__Directions for this task__. Restate each of the lines given below, word for word.

-- Start Recorded data --

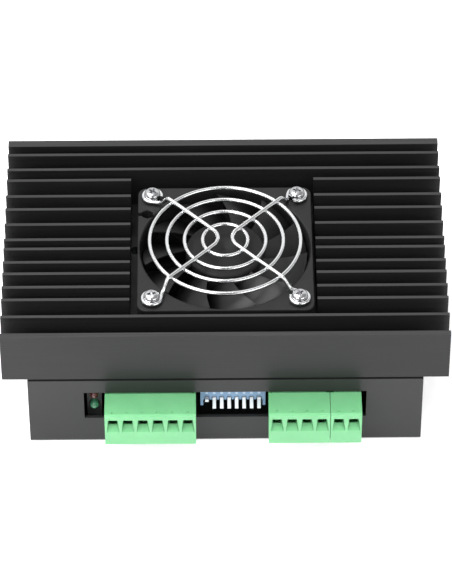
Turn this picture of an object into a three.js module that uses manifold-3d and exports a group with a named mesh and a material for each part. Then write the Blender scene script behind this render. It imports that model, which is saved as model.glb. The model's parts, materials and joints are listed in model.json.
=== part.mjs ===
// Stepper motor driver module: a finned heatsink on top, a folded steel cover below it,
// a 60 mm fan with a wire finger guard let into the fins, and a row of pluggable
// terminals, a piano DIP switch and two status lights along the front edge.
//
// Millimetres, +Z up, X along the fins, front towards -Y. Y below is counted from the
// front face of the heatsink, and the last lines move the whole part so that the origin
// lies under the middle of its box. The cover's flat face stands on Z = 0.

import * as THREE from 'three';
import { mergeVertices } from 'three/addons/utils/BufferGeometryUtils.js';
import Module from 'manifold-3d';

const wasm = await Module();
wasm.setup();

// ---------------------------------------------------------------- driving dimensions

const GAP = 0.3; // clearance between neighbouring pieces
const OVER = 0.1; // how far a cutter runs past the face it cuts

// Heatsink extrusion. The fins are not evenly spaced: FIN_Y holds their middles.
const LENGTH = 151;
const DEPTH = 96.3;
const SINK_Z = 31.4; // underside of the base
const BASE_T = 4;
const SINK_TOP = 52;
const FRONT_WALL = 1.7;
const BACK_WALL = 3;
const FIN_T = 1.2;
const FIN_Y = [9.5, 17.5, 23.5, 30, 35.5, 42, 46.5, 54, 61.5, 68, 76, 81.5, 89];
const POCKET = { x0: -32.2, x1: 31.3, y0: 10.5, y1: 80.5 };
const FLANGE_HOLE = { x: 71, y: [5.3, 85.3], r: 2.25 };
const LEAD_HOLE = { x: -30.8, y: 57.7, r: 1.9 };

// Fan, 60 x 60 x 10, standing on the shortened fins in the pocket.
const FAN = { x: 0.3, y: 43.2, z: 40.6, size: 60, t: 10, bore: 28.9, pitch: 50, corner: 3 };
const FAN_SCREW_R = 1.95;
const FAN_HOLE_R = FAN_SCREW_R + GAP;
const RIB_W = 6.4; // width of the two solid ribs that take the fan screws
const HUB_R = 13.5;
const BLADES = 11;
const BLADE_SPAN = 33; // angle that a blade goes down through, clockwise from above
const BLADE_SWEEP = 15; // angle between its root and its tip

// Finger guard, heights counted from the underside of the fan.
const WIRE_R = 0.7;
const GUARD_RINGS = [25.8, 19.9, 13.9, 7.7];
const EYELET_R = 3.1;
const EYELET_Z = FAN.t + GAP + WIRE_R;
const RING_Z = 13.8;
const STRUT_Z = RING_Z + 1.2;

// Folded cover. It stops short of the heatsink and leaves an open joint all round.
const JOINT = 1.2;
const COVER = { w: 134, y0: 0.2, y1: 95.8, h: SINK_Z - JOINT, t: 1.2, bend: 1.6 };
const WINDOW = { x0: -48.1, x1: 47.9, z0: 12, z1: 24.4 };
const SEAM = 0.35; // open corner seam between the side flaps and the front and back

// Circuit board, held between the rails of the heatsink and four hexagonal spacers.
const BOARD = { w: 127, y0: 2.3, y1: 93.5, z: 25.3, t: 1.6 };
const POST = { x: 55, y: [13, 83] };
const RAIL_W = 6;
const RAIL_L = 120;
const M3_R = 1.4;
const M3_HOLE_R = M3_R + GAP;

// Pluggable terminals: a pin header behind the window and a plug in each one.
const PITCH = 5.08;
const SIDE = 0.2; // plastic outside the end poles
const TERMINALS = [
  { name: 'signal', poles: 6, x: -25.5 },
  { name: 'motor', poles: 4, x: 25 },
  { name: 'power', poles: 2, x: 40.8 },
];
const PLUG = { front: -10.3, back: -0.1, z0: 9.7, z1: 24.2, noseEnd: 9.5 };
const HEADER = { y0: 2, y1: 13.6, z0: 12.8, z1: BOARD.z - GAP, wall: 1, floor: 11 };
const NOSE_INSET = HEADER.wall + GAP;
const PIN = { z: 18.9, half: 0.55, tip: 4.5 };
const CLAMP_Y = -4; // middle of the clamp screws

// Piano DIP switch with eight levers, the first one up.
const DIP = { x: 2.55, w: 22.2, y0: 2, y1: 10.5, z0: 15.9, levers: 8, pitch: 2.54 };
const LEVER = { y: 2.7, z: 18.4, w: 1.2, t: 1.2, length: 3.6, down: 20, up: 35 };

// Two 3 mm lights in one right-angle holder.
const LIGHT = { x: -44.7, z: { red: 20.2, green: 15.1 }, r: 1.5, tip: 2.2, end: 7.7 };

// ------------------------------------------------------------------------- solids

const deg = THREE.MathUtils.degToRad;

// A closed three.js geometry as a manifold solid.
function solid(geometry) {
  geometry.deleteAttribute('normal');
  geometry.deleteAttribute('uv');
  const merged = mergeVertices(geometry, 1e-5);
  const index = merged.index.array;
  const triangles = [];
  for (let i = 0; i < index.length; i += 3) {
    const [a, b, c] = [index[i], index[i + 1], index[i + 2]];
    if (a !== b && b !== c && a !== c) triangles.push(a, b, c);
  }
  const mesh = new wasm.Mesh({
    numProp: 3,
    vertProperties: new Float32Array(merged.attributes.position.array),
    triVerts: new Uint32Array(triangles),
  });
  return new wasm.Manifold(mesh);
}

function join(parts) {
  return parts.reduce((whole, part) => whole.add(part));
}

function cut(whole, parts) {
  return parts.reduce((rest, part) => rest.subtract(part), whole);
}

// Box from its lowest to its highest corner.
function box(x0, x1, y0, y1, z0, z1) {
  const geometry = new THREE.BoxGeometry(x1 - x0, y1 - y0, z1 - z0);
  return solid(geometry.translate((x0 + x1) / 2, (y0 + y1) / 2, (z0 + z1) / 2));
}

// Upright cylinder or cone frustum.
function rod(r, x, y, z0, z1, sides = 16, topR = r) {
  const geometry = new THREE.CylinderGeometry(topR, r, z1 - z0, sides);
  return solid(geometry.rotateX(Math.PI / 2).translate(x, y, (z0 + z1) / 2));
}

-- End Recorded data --

__Response__.
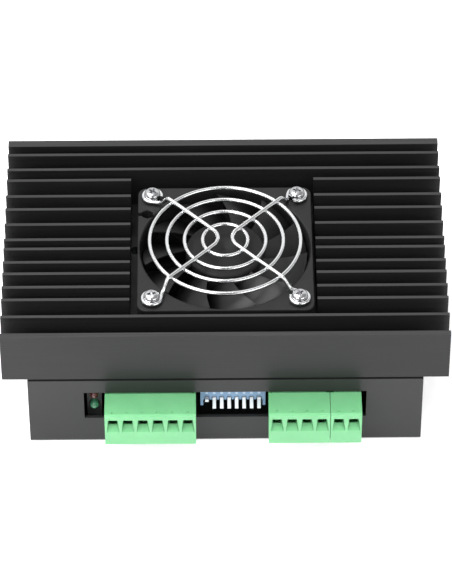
Turn this picture of an object into a three.js module that uses manifold-3d and exports a group with a named mesh and a material for each part. Then write the Blender scene script behind this render. It imports that model, which is saved as model.glb. The model's parts, materials and joints are listed in model.json.
=== part.mjs ===
// Stepper motor driver module: a finned heatsink on top, a folded steel cover below it,
// a 60 mm fan with a wire finger guard let into the fins, and a row of pluggable
// terminals, a piano DIP switch and two status lights along the front edge.
//
// Millimetres, +Z up, X along the fins, front towards -Y. Y below is counted from the
// front face of the heatsink, and the last lines move the whole part so that the origin
// lies under the middle of its box. The cover's flat face stands on Z = 0.

import * as THREE from 'three';
import { mergeVertices } from 'three/addons/utils/BufferGeometryUtils.js';
import Module from 'manifold-3d';

const wasm = await Module();
wasm.setup();

// ---------------------------------------------------------------- driving dimensions

const GAP = 0.3; // clearance between neighbouring pieces
const OVER = 0.1; // how far a cutter runs past the face it cuts

// Heatsink extrusion. The fins are not evenly spaced: FIN_Y holds their middles.
const LENGTH = 151;
const DEPTH = 96.3;
const SINK_Z = 31.4; // underside of the base
const BASE_T = 4;
const SINK_TOP = 52;
const FRONT_WALL = 1.7;
const BACK_WALL = 3;
const FIN_T = 1.2;
const FIN_Y = [9.5, 17.5, 23.5, 30, 35.5, 42, 46.5, 54, 61.5, 68, 76, 81.5, 89];
const POCKET = { x0: -32.2, x1: 31.3, y0: 10.5, y1: 80.5 };
const FLANGE_HOLE = { x: 71, y: [5.3, 85.3], r: 2.25 };
const LEAD_HOLE = { x: -30.8, y: 57.7, r: 1.9 };

// Fan, 60 x 60 x 10, standing on the shortened fins in the pocket.
const FAN = { x: 0.3, y: 43.2, z: 40.6, size: 60, t: 10, bore: 28.9, pitch: 50, corner: 3 };
const FAN_SCREW_R = 1.95;
const FAN_HOLE_R = FAN_SCREW_R + GAP;
const RIB_W = 6.4; // width of the two solid ribs that take the fan screws
const HUB_R = 13.5;
const BLADES = 11;
const BLADE_SPAN = 33; // angle that a blade goes down through, clockwise from above
const BLADE_SWEEP = 15; // angle between its root and its tip

// Finger guard, heights counted from the underside of the fan.
const WIRE_R = 0.7;
const GUARD_RINGS = [25.8, 19.9, 13.9, 7.7];
const EYELET_R = 3.1;
const EYELET_Z = FAN.t + GAP + WIRE_R;
const RING_Z = 13.8;
const STRUT_Z = RING_Z + 1.2;

// Folded cover. It stops short of the heatsink and leaves an open joint all round.
const JOINT = 1.2;
const COVER = { w: 134, y0: 0.2, y1: 95.8, h: SINK_Z - JOINT, t: 1.2, bend: 1.6 };
const WINDOW = { x0: -48.1, x1: 47.9, z0: 12, z1: 24.4 };
const SEAM = 0.35; // open corner seam between the side flaps and the front and back

// Circuit board, held between the rails of the heatsink and four hexagonal spacers.
const BOARD = { w: 127, y0: 2.3, y1: 93.5, z: 25.3, t: 1.6 };
const POST = { x: 55, y: [13, 83] };
const RAIL_W = 6;
const RAIL_L = 120;
const M3_R = 1.4;
const M3_HOLE_R = M3_R + GAP;

// Pluggable terminals: a pin header behind the window and a plug in each one.
const PITCH = 5.08;
const SIDE = 0.2; // plastic outside the end poles
const TERMINALS = [
  { name: 'signal', poles: 6, x: -25.5 },
  { name: 'motor', poles: 4, x: 25 },
  { name: 'power', poles: 2, x: 40.8 },
];
const PLUG = { front: -10.3, back: -0.1, z0: 9.7, z1: 24.2, noseEnd: 9.5 };
const HEADER = { y0: 2, y1: 13.6, z0: 12.8, z1: BOARD.z - GAP, wall: 1, floor: 11 };
const NOSE_INSET = HEADER.wall + GAP;
const PIN = { z: 18.9, half: 0.55, tip: 4.5 };
const CLAMP_Y = -4; // middle of the clamp screws

// Piano DIP switch with eight levers, the first one up.
const DIP = { x: 2.55, w: 22.2, y0: 2, y1: 10.5, z0: 15.9, levers: 8, pitch: 2.54 };
const LEVER = { y: 2.7, z: 18.4, w: 1.2, t: 1.2, length: 3.6, down: 20, up: 35 };

// Two 3 mm lights in one right-angle holder.
const LIGHT = { x: -44.7, z: { red: 20.2, green: 15.1 }, r: 1.5, tip: 2.2, end: 7.7 };

// ------------------------------------------------------------------------- solids

const deg = THREE.MathUtils.degToRad;

// A closed three.js geometry as a manifold solid.
function solid(geometry) {
  geometry.deleteAttribute('normal');
  geometry.deleteAttribute('uv');
  const merged = mergeVertices(geometry, 1e-5);
  const index = merged.index.array;
  const triangles = [];
  for (let i = 0; i < index.length; i += 3) {
    const [a, b, c] = [index[i], index[i + 1], index[i + 2]];
    if (a !== b && b !== c && a !== c) triangles.push(a, b, c);
  }
  const mesh = new wasm.Mesh({
    numProp: 3,
    vertProperties: new Float32Array(merged.attributes.position.array),
    triVerts: new Uint32Array(triangles),
  });
  return new wasm.Manifold(mesh);
}

function join(parts) {
  return parts.reduce((whole, part) => whole.add(part));
}

function cut(whole, parts) {
  return parts.reduce((rest, part) => rest.subtract(part), whole);
}

// Box from its lowest to its highest corner.
function box(x0, x1, y0, y1, z0, z1) {
  const geometry = new THREE.BoxGeometry(x1 - x0, y1 - y0, z1 - z0);
  return solid(geometry.translate((x0 + x1) / 2, (y0 + y1) / 2, (z0 + z1) / 2));
}

// Upright cylinder or cone frustum.
function rod(r, x, y, z0, z1, sides = 16, topR = r) {
  const geometry = new THREE.CylinderGeometry(topR, r, z1 - z0, sides);
  return solid(geometry.rotateX(Math.PI / 2).translate(x, y, (z0 + z1) / 2));
}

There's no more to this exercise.